The only tool that I used to overcome my anxiety was through the power of logical thinking. I began to calm myself down and understood that thoughts are challenging to argue or disagree with - They can completely change our perspective on everything, and I came to this conclusion only after seeing my MRI and CT scan results which indicated that my physical health was in A+ condition. Therefore, it was only my mind playing tricks on me, which suggested that my thoughts needed to be controlled. At this stage I began to see that the many dangers of the world and the many potential diseases that I could contract were not in my control, so why should I spend any more of my time worrying about them? I began to whole heartedly accept that I was experiencing a simple form of anxiety that was produced by my mind, and confronted it with strength and confidence. I began thinking about anxiety for only 8 hours a day instead of 12, which gave me a significant improvement in my quality of life, and that helped me to address the first of my basic needs as I now regained my good full-night's sleep.
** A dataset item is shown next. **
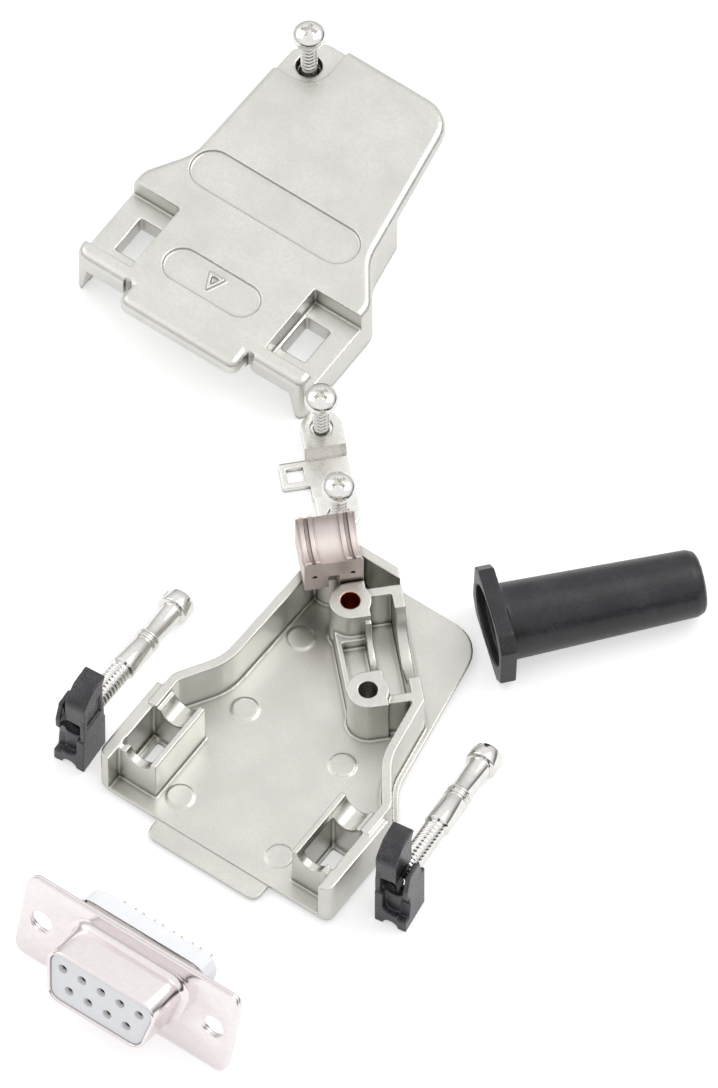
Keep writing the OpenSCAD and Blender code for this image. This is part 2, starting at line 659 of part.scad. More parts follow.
// Clip of the right-hand side; its solid side faces the hood
module clip_body() difference() {
    union() {
        // Lower block, its outer side reaching higher than its middle
        translate([-clip_w / 2, -clip_d / 2, 0]) cube([clip_w, clip_d, clip_hole_z - 0.9]);
        translate([jack_r + 0.15, -clip_d / 2 + 0.5, clip_hole_z - 1])
            cube([clip_w / 2 - jack_r - 0.15, clip_d - 0.5, 1.3]);
        // Spine past the screw, and the neck round it
        translate([-clip_w / 2, -clip_d / 2 + 1, 0]) cube([1.1, clip_d - 1.6, clip_h - 1]);
        translate([-clip_w / 2, -1.2, clip_hole_z - 1])
            cube([clip_w / 2 + 0.9, 2.4, 2.9]);
        // Thumb block with its round back and its lip
        translate([-clip_w / 2, 0, 0]) rotate([90, 0, 90]) linear_extrude(clip_w - 1.5)
            thumb_profile();
        // Barb that hooks into the chamber's wall
        translate([0, -clip_d / 2, 0]) rotate([90, 0, 90]) linear_extrude(1.2)
            polygon([[0.5, clip_hole_z + 0.6], [-1.1, clip_hole_z + 1.3],
                     [-0.3, clip_hole_z + 1.7], [1.4, clip_hole_z + 2.4], [1.4, clip_hole_z + 0.6]]);
    }
    // Bore of the screw, eased for the play that the open side gives
    for (t = [0, -jack_tilt]) translate([0, 0, clip_hole_z]) rotate([90 + t, 0, 0])
        cylinder(r = jack_r + running_fit, h = 3 * clip_d, center = true);
    // Open side that snaps over the screw
    translate([0, -clip_d, clip_hole_z + 0.35]) cube([clip_w, 2 * clip_d, 1.05]);
    // Arch between the feet and the round recess above it
    translate([0, -clip_d, 0]) rotate([-90, 0, 0]) cylinder(r = 0.95, h = 2 * clip_d);
    translate([-0.95, -clip_d, -1]) cube([1.9, 2 * clip_d, 1.4]);
    translate([0.2, -clip_d / 2 - 1, 3.6]) rotate([-90, 0, 0]) cylinder(r = 1.25, h = 1.9);
    translate([-1.05, -clip_d / 2 - 1, 3.6]) cube([2.5, 1.9, clip_hole_z - 3.6]);
    // Panel sunk into the solid side, below the lip
    translate([-clip_w / 2 - 1, -clip_d / 2 + 1.2, clip_hole_z - 0.9])
        cube([1.3, clip_d, 3.4]);
}

// Side view of the thumb block: Y across, Z up
module thumb_profile()
    flat([[-clip_d / 2 + 0.4, clip_hole_z + 1.8, 0.3], [clip_d / 2 - 0.5, clip_hole_z + 1.8, 0.3],
          [clip_d / 2 - 0.3, clip_h - 1, 0.4], [clip_d / 2 + 0.3, clip_h, 0.2],
          [-0.3, clip_h, 0.8], [-clip_d / 2 + 0.2, clip_h - 1.6, 1.5]]);

// The left clip is the right one mirrored
module place_clip(side) clip_place(side) mirror([side < 0 ? 1 : 0, 0, 0]) children();

module jackscrew_clip_left() color([0.17, 0.17, 0.18]) place_clip(-1) clip_body();
module jackscrew_clip_right() color([0.17, 0.17, 0.18]) place_clip(1) clip_body();

// ---- grommet ---------------------------------------------------------------

// Grommet along +X, the flange's inner face at X = 0
module grommet_body() difference() {
    union() {
        rotate([90, 0, 90]) linear_extrude(grommet_flange_t) flat(flange_octagon());
        rotate([0, 90, 0]) rotate_extrude() polygon([
            [0, 0], [grommet_r, 0], [grommet_r, grommet_flange_t + 1],
            [grommet_tip_r, grommet_l - 1.2], [grommet_tip_r - 0.35, grommet_l - 0.35],
            [grommet_tip_r - 1, grommet_l], [0, grommet_l]
        ]);
    }
    translate([-1, 0, 0]) rotate([0, 90, 0]) cylinder(r = grommet_bore_r, h = grommet_l + 2);
}

// Flange outline with cut corners
function flange_octagon() =
    let (w = grommet_flange_w / 2, h = grommet_flange_h / 2, c = 1.7, r = 0.3)
    [[-w + c, -h, r], [w - c, -h, r], [w, -h + c, r], [w, h - c, r],
     [w - c, h, r], [-w + c, h, r], [-w, h - c, r], [-w, -h + c, r]];

// Lies in front of the exit, its tip sunk to the bench
module cable_grommet() color([0.16, 0.16, 0.17])
    at_exit() translate([exit_x + grommet_gap, grommet_shift]) rotate(grommet_heading - exit_angle)
        translate([0, 0, grommet_flange_h / 2]) rotate([0, grommet_tilt, 0]) grommet_body();

// ---- connector -------------------------------------------------------------

// Drawn with its flange's front face at Y = 0, mating side towards -Y; stands
// on the flange's rear edge and leans back onto its rear body
module place_connector() translate([connector_x, -connector_dy, 2 * flange_t * sin(lean)])
    rotate([-lean, 0, 0]) translate([0, 0, flange_h / 2]) children();

function d_corners(w, h, r) =
    let (dx = h / 2 * tan(shell_slope))
    [[-w / 2 + dx * 2, -h / 2, r], [w / 2 - dx * 2, -h / 2, r], [w / 2, h / 2, r], [-w / 2, h / 2, r]];

// Plate in the plane of the flange from y0 over the given depth
module upright(y0, depth) translate([0, y0 + depth, 0]) rotate([90, 0, 0])
    linear_extrude(depth) children();

module flange_plan() difference() {
    flat(box_corners(-flange_w / 2, -flange_h / 2, flange_w / 2, flange_h / 2, 1.5));
    for (s = [-1, 1]) translate([s * jack_x, 0]) circle(flange_hole_r);
}

// Centre of contact i, 1 to 5 in the upper row and 6 to 9 in the lower
function contact_at(i) = i <= 5
    ? [(i - 3) * contact_pitch, row_pitch / 2]
    : [(i - 7.5) * contact_pitch, -row_pitch / 2];

module contact_pattern() for (i = [1:9]) translate(contact_at(i)) children();

module connector_front_shell() color([0.87, 0.83, 0.82]) place_connector() {
    upright(0, flange_t) difference() {
        flange_plan();
        flat(d_corners(shell_w, shell_h, 2), flange_t);
    }
    upright(-shell_l, shell_l + eps) difference() {
        flat(d_corners(shell_w, shell_h, 2));
        flat(d_corners(shell_w, shell_h, 2), flange_t);
    }
    // Drawn root of the shell
    upright(-0.35, 0.36) difference() {
        flat(d_corners(shell_w, shell_h, 2), -0.4);
        flat(d_corners(shell_w, shell_h, 2), eps);
    }
}

module connector_rear_flange() color([0.85, 0.81, 0.8]) place_connector() {
    upright(flange_t, flange_t) difference() {
        flange_plan();
        flat(d_corners(rear_body[0] - 2, rear_body[1] - 2, 2), 0);
    }
    upright(2 * flange_t - eps, 1.2) difference() {
        flat(d_corners(rear_body[0] + 0.9, rear_body[1] + 0.9, 2.2));
        flat(d_corners(rear_body[0] + 0.1, rear_body[1] + 0.1, 2));
    }
}

module connector_front_insulator() color([0.94, 0.94, 0.96]) place_connector()
    upright(-shell_l + 0.3, shell_l - 0.3) difference() {
        flat(d_corners(shell_w, shell_h, 2), flange_t + 0.05);
        contact_pattern() circle(contact_hole_r);
    }

module connector_rear_insulator() color([0.9, 0.91, 0.92]) place_connector() {
    upright(eps, 2 * flange_t) difference() {
        flat(d_corners(shell_w, shell_h, 2), flange_t + 0.05);
        contact_pattern() circle(contact_hole_r + 0.25);
    }
    upright(2 * flange_t, body_depth - flange_t) difference() {
        flat(d_corners(rear_body[0], rear_body[1], 2));
        contact_pattern() circle(contact_hole_r + 0.25);
    }
    // Scalloped sockets round the solder cups
    upright(body_depth + flange_t - eps, 1.4) difference() {
        contact_pattern() circle(cup_r + 0.5);
        contact_pattern() circle(cup_r + 0.05);
    }
}

// Machined socket contact: sleeve in the insulators and open solder cup behind
module contact(i) color([0.9, 0.88, 0.82]) place_connector()
    translate([contact_at(i)[0], 0, contact_at(i)[1]]) rotate([-90, 0, 0]) {
        tube_r = contact_hole_r - 0.04;
        translate([0, 0, -shell_l + 0.9]) difference() {
            cylinder(r = tube_r, h = shell_l + body_depth + flange_t - 0.9);
            translate([0, 0, -1]) cylinder(r = tube_r - 0.18, h = 5);
        }
        translate([0, 0, body_depth + flange_t]) difference() {
            cylinder(r = cup_r, h = cup_l);
            translate([0, 0, 0.5]) cylinder(r = cup_r - 0.25, h = cup_l);
            translate([-cup_r, -cup_r - 1, 1.6]) cube([2 * cup_r, cup_r + 1, cup_l]);
        }
    }

// ---- the bench -------------------------------------------------------------

// Carries a piece from the closed hood to its place on the bench
module on_bench(piece) {
    cover_at = [-hood_w / 2 - cover_dx, hood_l + cover_dy];
    bracket_at = [cover_at[0] + hood_w / 2 + bracket_dx - clamp_x, hood_l + bracket_dy - clamp_y];
    if (piece == "cover")
        translate([cover_at[0], cover_at[1], -parting_z]) children();
    else if (piece == "cover_screw")
        translate([cover_at[0], cover_at[1], cover_screw_l - hood_h + ear_drop]) children();
    else if (piece == "bracket")
        translate([bracket_at[0], bracket_at[1], bracket_step - clamp_boss_top]) children();
    else if (piece == "clamp_screw")
        translate([bracket_at[0], bracket_at[1], clamp_screw_l - clamp_boss_top - bracket_t])
            children();
    else
        translate([cover_screw_at[0] - clamp_x + jaw_l / 2 * cos(exit_angle),
                   cover_screw_at[1] - jaw_dy - clamp_y + jaw_l / 2 * sin(exit_angle),
                   parting_z - clamp_pad_top]) children();
}

base_shell();
cover_shell();
cover_screw();
clamp_bracket();
clamp_screw_front();
clamp_screw_rear();
clamp_jaw();
jackscrew_left();
jackscrew_right();
jackscrew_clip_left();
jackscrew_clip_right();
cable_grommet();
connector_front_shell();
connector_rear_flange();
connector_front_insulator();
connector_rear_insulator();
for (i = [1:9]) contact(i);
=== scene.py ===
"""Looks of the unpacked D-sub hood kit: castings, clamp, jackscrews, clips, grommet and connector."""

import json
import math

import bmesh
import bpy
from mathutils import Matrix, Vector


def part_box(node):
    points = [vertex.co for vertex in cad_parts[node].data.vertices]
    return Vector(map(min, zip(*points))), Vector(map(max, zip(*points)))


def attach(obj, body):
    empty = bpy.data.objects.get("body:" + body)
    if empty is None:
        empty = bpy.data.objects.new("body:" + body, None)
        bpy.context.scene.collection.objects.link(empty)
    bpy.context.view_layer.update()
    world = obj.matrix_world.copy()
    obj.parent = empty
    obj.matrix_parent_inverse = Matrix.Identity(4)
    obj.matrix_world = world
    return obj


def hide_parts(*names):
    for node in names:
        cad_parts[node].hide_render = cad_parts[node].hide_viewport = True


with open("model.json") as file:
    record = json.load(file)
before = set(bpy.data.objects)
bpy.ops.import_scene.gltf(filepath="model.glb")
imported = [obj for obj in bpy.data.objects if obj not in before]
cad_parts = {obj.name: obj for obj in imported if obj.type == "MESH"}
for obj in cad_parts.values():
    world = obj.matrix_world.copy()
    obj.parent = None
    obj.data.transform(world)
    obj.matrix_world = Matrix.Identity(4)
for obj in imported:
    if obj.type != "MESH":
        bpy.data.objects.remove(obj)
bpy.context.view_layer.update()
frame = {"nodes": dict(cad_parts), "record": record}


# Two dark stretches low down in the room give bright metal its edges.

MM = 0.001
VIEW_AZIMUTH = math.radians(35.4)
VIEW_ELEVATION = math.radians(57.7)
VIEW_HEIGHT = 130.0 * MM
VIEW_MIDDLE = Vector((-10.01, 44.09, 3.5)) * MM
LENS = 1000.0
SENSOR = 36.0

front_side = Vector((math.sin(VIEW_AZIMUTH), -math.cos(VIEW_AZIMUTH), 0.0))
towards_camera = front_side * math.cos(VIEW_ELEVATION) + Vector((0.0, 0.0, math.sin(VIEW_ELEVATION)))


def put_in_scene(name, data):
    thing = bpy.data.objects.new(name, data)
    bpy.context.scene.collection.objects.link(thing)
    return thing


camera_data = bpy.data.cameras.new("camera")
camera_data.lens = LENS
camera_data.sensor_width = SENSOR
camera_data.clip_start = 0.1
camera_data.clip_end = 20
camera = put_in_scene("camera", camera_data)
camera.location = VIEW_MIDDLE + towards_camera * (VIEW_HEIGHT * LENS / SENSOR)
camera.rotation_euler = (-towards_camera).to_track_quat("-Z", "Y").to_euler()
bpy.context.scene.camera = camera
bpy.context.scene.view_settings.view_transform = "Standard"


def linear(hex_colour):
    """The linear colour of an sRGB hex value such as "#d8d8d4"."""
    levels = [int(hex_colour[i:i + 2], 16) / 255 for i in (1, 3, 5)]
    return [x / 12.92 if x <= 0.04045 else ((x + 0.055) / 1.055) ** 2.4 for x in levels] + [1.0]


def add(tree, kind, inputs=None, **settings):
    """A new node with its settings; inputs are values, or sockets to link from."""
    made = tree.nodes.new(kind)
    for name, value in settings.items():
        setattr(made, name, value)
    for name, value in (inputs or {}).items():
        if isinstance(value, bpy.types.NodeSocket):
            tree.links.new(value, made.inputs[name])
        else:
            made.inputs[name].default_value = value
    return made


def empty_material(name):
    """A material without nodes, and its node tree."""
    material = bpy.data.materials.new(name)
    material.use_nodes = True
    material.node_tree.nodes.clear()
    return material, material.node_tree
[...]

Next, I began to return to my normal daily chores and accepted advice from a friend that I should begin meditating. That worked wonders for me, and I was able to regain a sense of calm and steadiness in my mind. My next step was addressing the agoraphobia that I had developed during the course of becoming anxious, where going outside was now the next big step for me. I remember the panic that would set-in when I would to step outside for the first time after several days - I was at first scared of meeting people due to the anxious behavior which had become such a powerful force in my life recently, but I continuously reminded myself that my problem was one of thoughts rather than of the body. Each time I stepped farther and farther into the outside world, I pushed my limits, and I recognized that I was actually doing this! My chronic symptoms of dizziness and lack of balance slowly began subsiding, and I was able to re-engage with my fiancé and resume my previous position with my company.
My recovery from this strange spell of anxiety accelerated each day, and I began feeling like an upgraded version of my old self. Since then things have been improving continuously, and they are now even better than before the onset of the panic attacks. I will say that we all need to remember that the more we allow our thoughts to dominate us, the more we may allow symptoms like anxiety to take over. The lesson here is that we should not give up, but we should continuously focus upon the great achievements that we can make every day and the positive aspects of life that give us a reason to wake up each morning.
The author has written this article in the first person in order to bring this true story to life. Original story found in "India" magazine.